Producer Price Index came out yesterday and that was time. This morning it was turn for Consumer Price Index. Those numbers just came out and they were similarly tame.
The Labor Department said its Consumer Price Index jumped 0.3 percent on a
seasonally adjusted basis—more than the 0.2 percent increase analysts polled by
Reuters had anticipated—after rising an unrevised 0.2 percent in September.
Core prices, which exclude food and energy, rose a more moderate 0.2 percent.
There was also a double whammy of bad news in housing. First, housing starts unexpectedly fell in October by over 10%.
The Commerce Department said housing starts dropped 10.6 percent to a seasonally
adjusted annual rate of 529,000 units, the lowest level since April and the percentage drop was the biggest since January. Analysts polled by Reuters had expected housing starts to rise to 600,000 units. September's housing starts were revised upwards to 592,000 units from the previously reported 590,000 units.
At the same time, mortgage applications fell despite near record low interest rates.
The Mortgage Bankers Association said its seasonally adjusted index of mortgage applications, which includes both purchase and refinance loans, decreased 2.5 percent to 611.7 for the week ended Nov. 13.

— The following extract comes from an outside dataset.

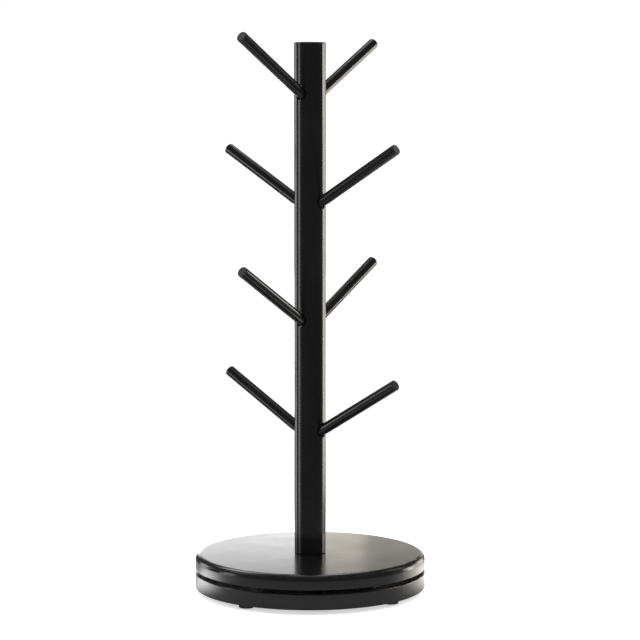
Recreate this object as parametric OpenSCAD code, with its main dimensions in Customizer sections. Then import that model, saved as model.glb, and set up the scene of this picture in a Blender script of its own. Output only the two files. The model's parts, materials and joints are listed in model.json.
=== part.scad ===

Meanwhile, bonds continue to show good news. The Ten Year U.S. Treasury dropped another one basis point yesterday to 3.32%. It's slightly worse this morning to3.35% but it's still at low end of a two month range. The yield spread between the two and ten year is steady at 2.67%. Oil is pushing $80 a barrel again at $79.57. Gold is at $1146 an ounce and near a record again.
Meanwhile, the dollar is weaker by .35% against the Euro, up .1 against the British Pound and even currently against the Yen.
Also, the president said in a Fox News interview that the growing debt could lead to a double dip recession. We'll see if the market takes notice to an admission that most of us already knew.